= GIVEN PROBLEM =
Only the lines from the start of the entries through the line with "THREAD_SIDES = 6" are wanted; please output them exactly.

═════ THE RECORDS ═════

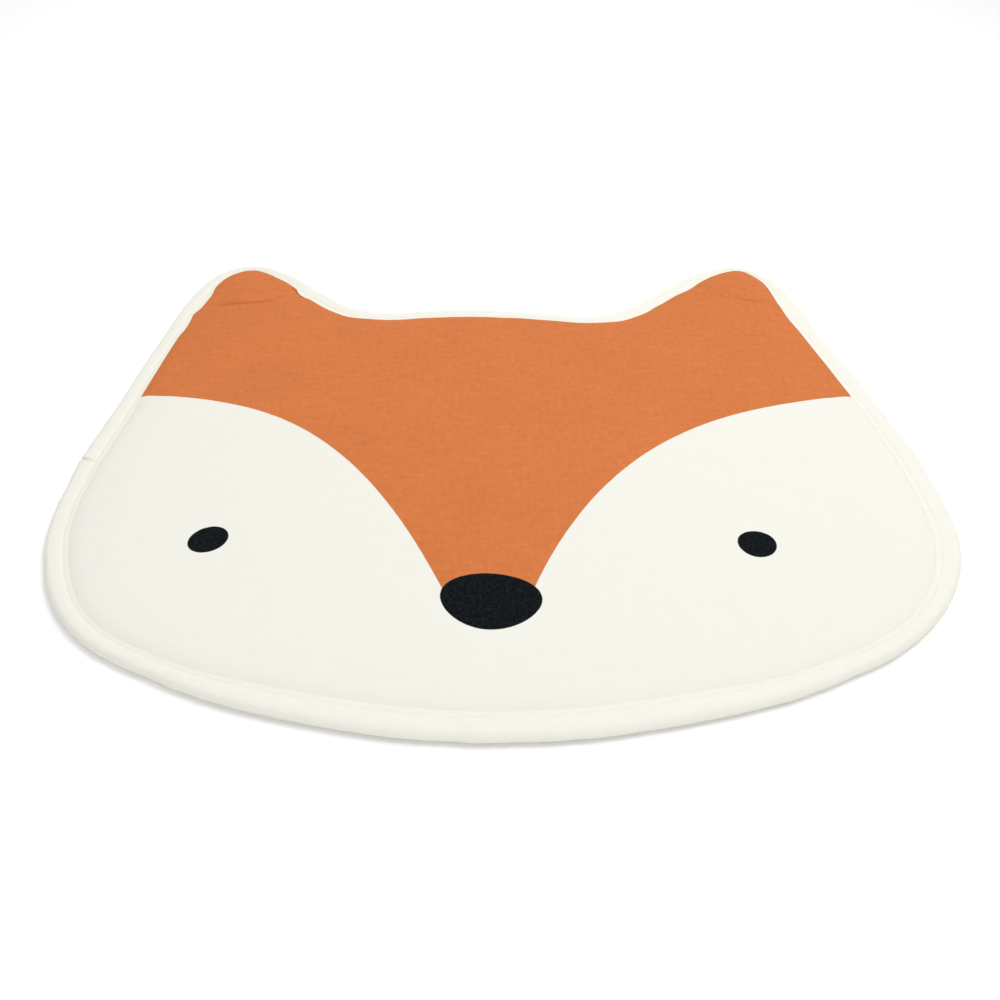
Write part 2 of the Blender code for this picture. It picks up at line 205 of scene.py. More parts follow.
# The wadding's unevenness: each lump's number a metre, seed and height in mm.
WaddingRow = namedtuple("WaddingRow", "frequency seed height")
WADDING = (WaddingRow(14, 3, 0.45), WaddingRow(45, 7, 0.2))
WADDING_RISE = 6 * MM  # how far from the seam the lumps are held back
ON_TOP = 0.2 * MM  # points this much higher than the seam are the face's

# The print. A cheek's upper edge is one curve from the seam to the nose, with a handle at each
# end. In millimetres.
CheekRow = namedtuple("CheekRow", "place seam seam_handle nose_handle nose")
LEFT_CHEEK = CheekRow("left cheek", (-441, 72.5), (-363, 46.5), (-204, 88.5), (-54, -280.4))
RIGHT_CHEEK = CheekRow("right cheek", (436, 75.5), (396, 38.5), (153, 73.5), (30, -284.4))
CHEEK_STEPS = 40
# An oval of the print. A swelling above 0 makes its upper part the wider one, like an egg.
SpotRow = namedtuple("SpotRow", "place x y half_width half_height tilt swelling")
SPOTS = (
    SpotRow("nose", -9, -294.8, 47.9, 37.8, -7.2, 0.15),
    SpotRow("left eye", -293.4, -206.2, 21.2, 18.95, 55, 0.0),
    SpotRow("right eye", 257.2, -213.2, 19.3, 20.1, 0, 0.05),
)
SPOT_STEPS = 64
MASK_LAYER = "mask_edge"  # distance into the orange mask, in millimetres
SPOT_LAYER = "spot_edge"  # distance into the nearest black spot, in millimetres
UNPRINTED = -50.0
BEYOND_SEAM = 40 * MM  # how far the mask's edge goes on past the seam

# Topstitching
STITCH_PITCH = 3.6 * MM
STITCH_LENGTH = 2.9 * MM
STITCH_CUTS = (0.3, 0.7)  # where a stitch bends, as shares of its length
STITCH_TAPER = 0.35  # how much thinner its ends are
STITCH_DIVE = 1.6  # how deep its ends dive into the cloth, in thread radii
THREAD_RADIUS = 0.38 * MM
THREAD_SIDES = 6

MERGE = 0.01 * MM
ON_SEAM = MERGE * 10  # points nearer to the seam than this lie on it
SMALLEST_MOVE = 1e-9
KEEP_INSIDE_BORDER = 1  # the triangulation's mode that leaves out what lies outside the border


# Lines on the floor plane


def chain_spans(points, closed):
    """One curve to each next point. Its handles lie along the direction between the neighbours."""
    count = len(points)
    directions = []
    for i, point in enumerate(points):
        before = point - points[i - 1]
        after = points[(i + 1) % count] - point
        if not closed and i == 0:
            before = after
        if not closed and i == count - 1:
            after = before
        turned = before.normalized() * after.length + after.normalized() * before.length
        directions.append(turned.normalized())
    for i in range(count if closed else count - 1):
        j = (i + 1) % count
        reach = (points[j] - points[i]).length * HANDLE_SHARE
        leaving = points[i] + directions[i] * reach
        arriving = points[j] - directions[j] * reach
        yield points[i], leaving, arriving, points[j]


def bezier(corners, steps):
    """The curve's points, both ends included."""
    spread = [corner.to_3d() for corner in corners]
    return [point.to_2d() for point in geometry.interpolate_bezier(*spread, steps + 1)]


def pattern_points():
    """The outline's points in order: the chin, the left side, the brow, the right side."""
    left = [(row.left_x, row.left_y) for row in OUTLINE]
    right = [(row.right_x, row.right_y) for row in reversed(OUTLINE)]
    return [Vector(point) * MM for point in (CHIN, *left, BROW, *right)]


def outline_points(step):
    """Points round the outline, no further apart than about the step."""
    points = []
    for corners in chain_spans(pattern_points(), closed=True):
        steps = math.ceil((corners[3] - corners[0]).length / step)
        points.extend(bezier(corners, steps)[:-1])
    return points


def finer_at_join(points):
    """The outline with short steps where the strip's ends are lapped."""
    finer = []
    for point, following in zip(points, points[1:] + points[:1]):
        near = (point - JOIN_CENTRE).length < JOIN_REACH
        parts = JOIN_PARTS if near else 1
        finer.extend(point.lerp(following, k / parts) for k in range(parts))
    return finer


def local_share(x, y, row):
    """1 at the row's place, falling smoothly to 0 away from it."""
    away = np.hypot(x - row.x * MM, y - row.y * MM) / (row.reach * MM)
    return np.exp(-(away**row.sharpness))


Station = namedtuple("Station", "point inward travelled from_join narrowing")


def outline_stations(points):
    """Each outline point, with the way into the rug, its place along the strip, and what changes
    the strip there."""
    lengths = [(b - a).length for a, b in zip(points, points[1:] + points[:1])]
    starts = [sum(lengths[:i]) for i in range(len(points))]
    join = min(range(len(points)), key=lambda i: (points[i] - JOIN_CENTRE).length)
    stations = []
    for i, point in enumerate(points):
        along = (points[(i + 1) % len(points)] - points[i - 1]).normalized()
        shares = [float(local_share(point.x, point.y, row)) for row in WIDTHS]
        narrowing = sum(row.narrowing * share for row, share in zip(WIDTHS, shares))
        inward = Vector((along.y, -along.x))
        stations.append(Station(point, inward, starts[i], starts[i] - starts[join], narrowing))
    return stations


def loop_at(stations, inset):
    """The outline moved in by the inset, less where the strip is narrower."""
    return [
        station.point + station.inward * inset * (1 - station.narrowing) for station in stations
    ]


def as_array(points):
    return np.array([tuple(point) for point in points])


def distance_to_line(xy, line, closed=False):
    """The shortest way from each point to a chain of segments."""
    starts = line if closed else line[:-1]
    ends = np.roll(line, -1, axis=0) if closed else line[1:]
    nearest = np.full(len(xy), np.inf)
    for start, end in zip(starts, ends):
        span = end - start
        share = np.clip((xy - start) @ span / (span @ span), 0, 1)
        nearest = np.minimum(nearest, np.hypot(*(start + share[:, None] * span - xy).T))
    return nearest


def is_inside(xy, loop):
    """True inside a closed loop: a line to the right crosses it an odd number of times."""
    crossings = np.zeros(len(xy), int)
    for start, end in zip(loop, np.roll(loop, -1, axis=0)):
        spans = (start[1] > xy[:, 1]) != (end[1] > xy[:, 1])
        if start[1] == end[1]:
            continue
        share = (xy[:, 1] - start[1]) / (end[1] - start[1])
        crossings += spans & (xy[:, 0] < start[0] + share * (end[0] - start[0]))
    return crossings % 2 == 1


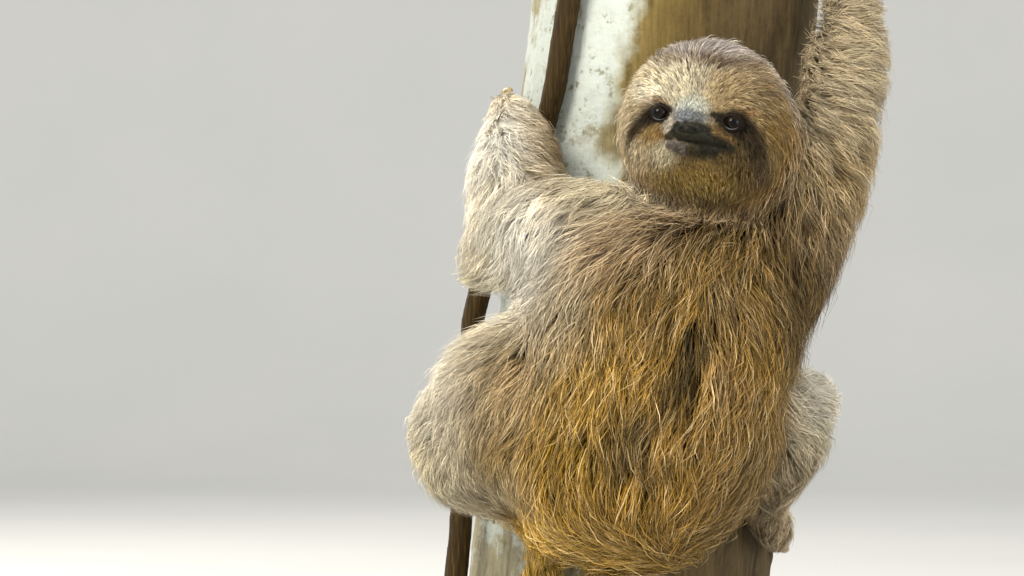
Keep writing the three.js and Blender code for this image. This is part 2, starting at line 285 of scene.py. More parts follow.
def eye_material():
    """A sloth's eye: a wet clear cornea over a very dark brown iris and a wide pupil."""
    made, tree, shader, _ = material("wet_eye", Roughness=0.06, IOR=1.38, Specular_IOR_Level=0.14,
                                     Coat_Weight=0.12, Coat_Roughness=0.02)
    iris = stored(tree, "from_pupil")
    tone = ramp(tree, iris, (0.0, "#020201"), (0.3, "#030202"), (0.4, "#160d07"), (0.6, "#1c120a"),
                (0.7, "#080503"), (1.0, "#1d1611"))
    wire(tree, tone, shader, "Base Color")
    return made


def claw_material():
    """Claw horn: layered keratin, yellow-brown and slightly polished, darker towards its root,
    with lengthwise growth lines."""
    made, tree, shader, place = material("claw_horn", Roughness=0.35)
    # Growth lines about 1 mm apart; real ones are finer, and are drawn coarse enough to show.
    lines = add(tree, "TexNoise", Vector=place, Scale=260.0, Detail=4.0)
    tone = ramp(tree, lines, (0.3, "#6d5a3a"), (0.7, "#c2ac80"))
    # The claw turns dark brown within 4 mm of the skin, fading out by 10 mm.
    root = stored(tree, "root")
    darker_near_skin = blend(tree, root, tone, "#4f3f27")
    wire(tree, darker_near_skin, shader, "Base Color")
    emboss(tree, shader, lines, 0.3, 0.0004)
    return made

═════

= RIGHT ANSWER =
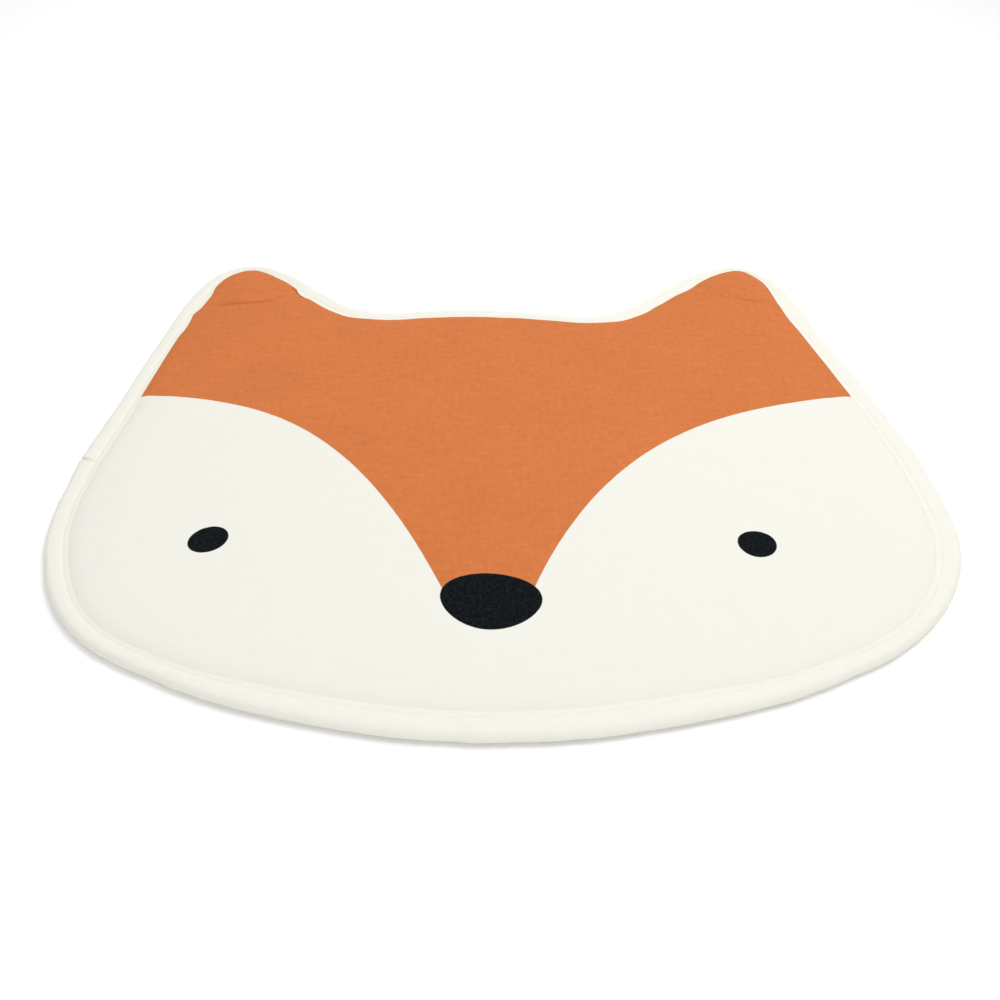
Write part 2 of the Blender code for this picture. It picks up at line 205 of scene.py. More parts follow.
# The wadding's unevenness: each lump's number a metre, seed and height in mm.
WaddingRow = namedtuple("WaddingRow", "frequency seed height")
WADDING = (WaddingRow(14, 3, 0.45), WaddingRow(45, 7, 0.2))
WADDING_RISE = 6 * MM  # how far from the seam the lumps are held back
ON_TOP = 0.2 * MM  # points this much higher than the seam are the face's

# The print. A cheek's upper edge is one curve from the seam to the nose, with a handle at each
# end. In millimetres.
CheekRow = namedtuple("CheekRow", "place seam seam_handle nose_handle nose")
LEFT_CHEEK = CheekRow("left cheek", (-441, 72.5), (-363, 46.5), (-204, 88.5), (-54, -280.4))
RIGHT_CHEEK = CheekRow("right cheek", (436, 75.5), (396, 38.5), (153, 73.5), (30, -284.4))
CHEEK_STEPS = 40
# An oval of the print. A swelling above 0 makes its upper part the wider one, like an egg.
SpotRow = namedtuple("SpotRow", "place x y half_width half_height tilt swelling")
SPOTS = (
    SpotRow("nose", -9, -294.8, 47.9, 37.8, -7.2, 0.15),
    SpotRow("left eye", -293.4, -206.2, 21.2, 18.95, 55, 0.0),
    SpotRow("right eye", 257.2, -213.2, 19.3, 20.1, 0, 0.05),
)
SPOT_STEPS = 64
MASK_LAYER = "mask_edge"  # distance into the orange mask, in millimetres
SPOT_LAYER = "spot_edge"  # distance into the nearest black spot, in millimetres
UNPRINTED = -50.0
BEYOND_SEAM = 40 * MM  # how far the mask's edge goes on past the seam

# Topstitching
STITCH_PITCH = 3.6 * MM
STITCH_LENGTH = 2.9 * MM
STITCH_CUTS = (0.3, 0.7)  # where a stitch bends, as shares of its length
STITCH_TAPER = 0.35  # how much thinner its ends are
STITCH_DIVE = 1.6  # how deep its ends dive into the cloth, in thread radii
THREAD_RADIUS = 0.38 * MM
THREAD_SIDES = 6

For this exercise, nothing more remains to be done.